GE said three businesses — aviation, healthcare and power — will be spun off into separate publicly traded companies.
“When these actions are completed, GE will become an independent, aviation-focused operating company focused on shaping the future of flight,” John Slattery, GE Aviation president and chief executive, said on LinkedIn.
“As we look to our future, I continue to be humbled and inspired by GE Aviation’s past. I find myself reflecting on our history of innovation ... the first turbojet engine, the world’s most powerful engine, powering the world’s largest commercial airliner, setting new standards for engine efficiency... the list goes on and on,” Slattery also said.
For now, the company is emphasizing four points.
- Following the spin-offs, GE will be an aviation-focused company shaping what it called “the future of flight.”
- The planned changes will take time — the health care segment is expected to separate first in early 2023, with the energy business following in early ‘24.
- There is no anticipated impact to facilities or employees at this time.
- Slattery will continue as CEO of GE Aviation.
Evendale-based GE Aviation has hundreds of Dayton-area employees.
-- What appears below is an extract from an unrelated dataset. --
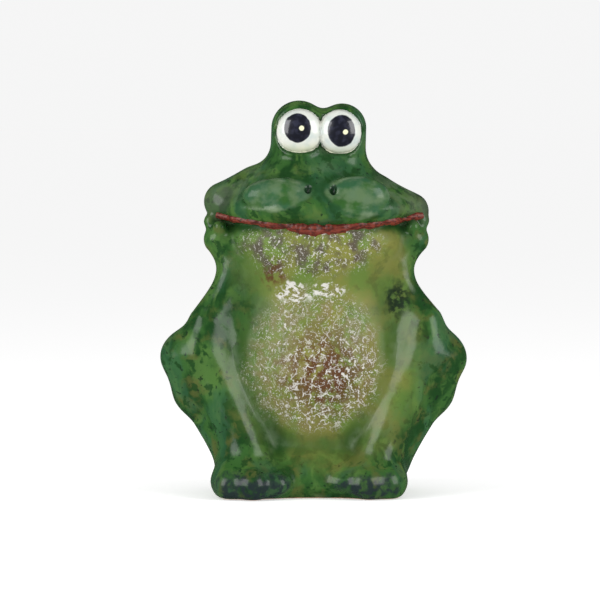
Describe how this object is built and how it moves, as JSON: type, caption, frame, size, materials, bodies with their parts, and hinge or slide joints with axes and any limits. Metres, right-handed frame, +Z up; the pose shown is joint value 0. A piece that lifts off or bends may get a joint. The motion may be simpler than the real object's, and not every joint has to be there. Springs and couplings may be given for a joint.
{
  "type": "ceramic frog money bank",
  "caption": "Seated glazed ceramic frog, chin in its hands and elbows on its knees, hollow, with a coin slot in the back and a rubber stopper in the base.",
  "frame": {"origin": "on the table, under the middle of the figure's box", "axes": "+Z up along the figure's height, -Y towards the face, +X to the right of a viewer who faces the frog"},
  "size_m": [0.1354, 0.0921, 0.1775],
  "materials": {
    "green_glaze": "glossy, mottled",
    "olive_glaze": "glossy, with white crackle",
    "eye_enamel": "glossy",
    "lip_enamel": "glossy",
    "bare_clay": "matte, unglazed",
    "stopper_rubber": "matte"
  },
  "bodies": {
    "figure": {"belly_shell": "olive_glaze", "back_shell": "green_glaze", "head_shell": "green_glaze", "eye_left": "eye_enamel", "eye_right": "eye_enamel", "lip_bead": "lip_enamel", "arm_left": "green_glaze", "arm_right": "green_glaze", "hand_left": "green_glaze", "hand_right": "green_glaze", "thigh_left": "green_glaze", "thigh_right": "green_glaze", "shin_left": "green_glaze", "shin_right": "green_glaze", "foot_left": "green_glaze", "foot_right": "green_glaze", "base_disc": "bare_clay"},
    "stopper": {"stopper": "stopper_rubber"}
  },
  "joints": [
    {"name": "stopper_pull", "type": "slide", "parent": "figure", "child": "stopper", "axis": [0, 0, -1], "range_m": [0, 0.03]}
  ]
}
Joe Krisciunas, electrical power systems president at GE Aviation, told the Dayton Daily News last month that he has 22 engineering jobs open in Vandalia and Dayton, not counting other engineering, manufacturing and assembly openings across the company’s Dayton-area footprint. (The company has about 300 employees at the University of Dayton-based EPISCenter alone.)
Based in West Chester Twp. is CFM International, a joint venture of GE and French company Snecma.
Before the pandemic, GE Aviation had a global workforce of about 52,000, about half of them in the United States.
The manufacturer operates four facilities in the Dayton region that had more than 1,500 people before the pandemic tore through the domestic aviation industry last year.
Shares of GE (NYSE: GE) were up 2.14% in mid-afternoon trading Wednesday.